As digital Art Director at Wolff Olins I joined the branding and creative team to assist on the launch of Allspring Global Investments, formerly the asset management division of Wells Fargo. The new brand establishes Allspring as an independent company with a vision to inspire a new era of investing and financial returns. As such the brand voice needed to speak in a distinct voice from Wells Fargo’s brand as well as competitors in this sector.

Allspring
Brand & UI/UX
 

 
 

From a digital-first interactions standpoint, I pursued a direction that leaned into the bold colors but retained a subtle restraint in terms of animation timing, hover-states, and transitions. While defining the design system for digital I began with the typography which plays off of the Swiss-design inspired logo mark by using a rigid 6-column grid for both the text and imagery, and using large type for the landing page. I wanted to keep this oversized display type motif throughout the homepage to further differentiate it from most financial brand; however the client felt it needed to be quieter, so we compromised on most of the copy apart from the hero.

 
 
 

The identity untethers the brand from Wells Fargo’s legacy stagecoach to a dynamic symbol inspired by Allspring’s flexible, tailored approach to investing.

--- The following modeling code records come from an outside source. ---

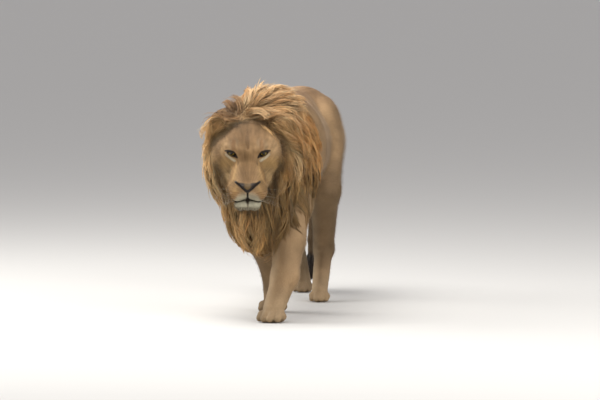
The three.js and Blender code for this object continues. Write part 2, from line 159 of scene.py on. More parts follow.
def melt(softness, *shapes):
    """Shapes joined with soft fillets."""
    low = np.min([shape.low for shape in shapes], axis=0) - softness / 4
    high = np.max([shape.high for shape in shapes], axis=0) + softness / 4

    def at(x, y, z):
        nearest = np.full(np.broadcast_shapes(x.shape, y.shape, z.shape), FAR, np.float32)
        for shape in shapes:
            index, axes = shape.near(x, y, z)
            before = nearest[index]
            distance = shape.at(*axes)
            depth = fillet(before, distance, softness)
            nearest[index] = np.minimum(before, distance) - depth
        return nearest

    return Shape(at, low, high)


def carve(body, softness, *tools):
    """A shape with others cut out of it, their edges rounded."""

    def at(x, y, z):
        result = body.at(x, y, z).copy()
        for tool in tools:
            index, axes = tool.near(x, y, z)
            before = result[index]
            distance = -tool.at(*axes)
            depth = fillet(before, distance, softness)
            result[index] = np.maximum(before, distance) + depth
        return result

    return Shape(at, body.low, body.high)


def inset(shape, depth):
    """A shape made thinner all round."""
    return Shape(lambda x, y, z: shape.at(x, y, z) + depth, shape.low + depth, shape.high - depth)


def pair(make):
    """A right and a left copy."""
    return [make(-1), make(1)]


def twin_lumps(centre, radii):
    """Egg shapes on the right and the left."""
    return pair(lambda side: lump((side * centre[0], *centre[1:]), radii))


def twin_bones(start, end, *radii):
    """Bars on the right and the left."""
    return pair(
        lambda side: bone((side * start[0], *start[1:]), (side * end[0], *end[1:]), *radii)
    )


def distance_at(shape, points):
    """Distances of a list of points."""
    points = np.asarray(points, np.float64)
    return shape.at(points[:, 0], points[:, 1], points[:, 2])


def slope_at(shape, points):
    """Unit outward directions of a shape at a list of points."""
    slope = np.empty_like(points)
    for axis in range(3):
        shift = np.zeros(3)
        shift[axis] = PROBE
        slope[:, axis] = distance_at(shape, points + shift) - distance_at(shape, points - shift)
    return slope / np.maximum(np.linalg.norm(slope, axis=1, keepdims=True), 1e-6)


def smooth(low, high, value):
    """Zero below low, one above high, and a soft step between."""
    share = np.clip((value - low) / (high - low), 0, 1)
    return share * share * (3 - 2 * share)


def unit(vectors):
    """Vectors made one long."""
    length = np.linalg.norm(vectors, axis=-1, keepdims=True)
    return vectors / np.maximum(length, 1e-9)


def columns(*parts):
    """Numbers, or lists with one number for each point, side by side."""
    return np.stack(np.broadcast_arrays(*parts), axis=-1)


def blend(one, other, share):
    """One value or list going over into another by a share."""
    return one * (1 - share) + other * share


def swung(directions, normals, angle):
    """Directions turned about the surface's outward directions."""
    return directions * np.cos(angle) + np.cross(normals, directions) * np.sin(angle)


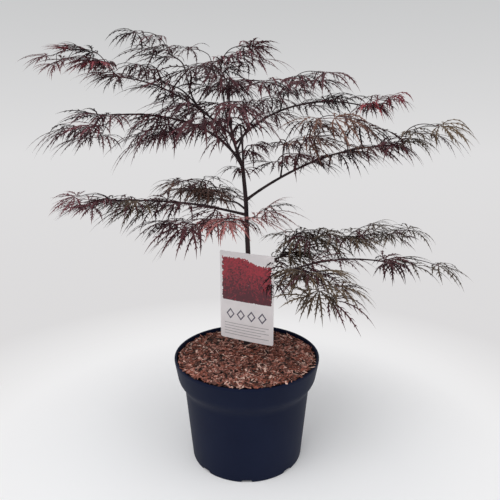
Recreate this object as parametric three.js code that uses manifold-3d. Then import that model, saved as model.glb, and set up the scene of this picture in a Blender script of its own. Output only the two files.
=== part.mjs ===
// A young laceleaf maple in a round nursery pot. A thin leaning trunk forks half way up, and boughs
// arch out into three tiers, with drooping pads of finely cut foliage at and along their ends.
// Units are millimetres, +Z is up, and the origin is the centre of the pot's flat underside.
// Headings are degrees round Z from +X, and elevations are degrees above the horizon.

import * as THREE from "three";
import { mergeVertices } from "three/addons/utils/BufferGeometryUtils.js";
import Module from "manifold-3d";

const wasm = await Module();
wasm.setup();

// ---------------------------------------------------------------- driving dimensions

const GAP = 0.4; // clearance between pieces that touch
const MERGE_DISTANCE = 1e-3; // vertices closer than this are one

const POT = {
  rimRadius: 116,
  bandFootRadius: 110, // the rim band narrows to this at its foot
  bodyTopRadius: 100.5,
  footRadius: 90,
  height: 172,
  bandHeight: 37,
  shoulderHeight: 7, // slope from the band's foot in to the body
  wall: 2.2,
  innerStep: 1, // the band's inside starts this far above its outside
  lipWall: 3.6,
  floor: 3,
  lipBevel: 0.8, // the rim's outer edge is cut back this far inwards,
  lipBevelHeight: 1, // and this far down
  lipSetback: 0.6, // the rim's face stands this far inside its radius
  sides: 36,
  notches: 8, // drainage notches round the foot
  notchWidth: 15,
  notchHeight: 4,
  notchDepth: 9,
};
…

The Swiss-inspired mark transforms the quadrants into flexible and dynamic elements that can animate and systematically rearrange themselves. The primary color, Violet, stands out among the blues and greens prevalent in the category.

 
 
 

Brand manifesto aside, the core of the work was really grounded in UX Design. There were a number of glaring problems with the original Wells Fargo Asset Management site, particularly in sign-up flows, barriers to entry, and navigating the site itself was a confusing maze. We open to refine all of these aspects of the site and stream-line the user-flow with a universal global nav. You’ll notice some of these images have the sub-nav truncated into the global nav. This was my initial inclination, however the dev team opted for a sub-nav for some of the pages for technical reasons on the back-end.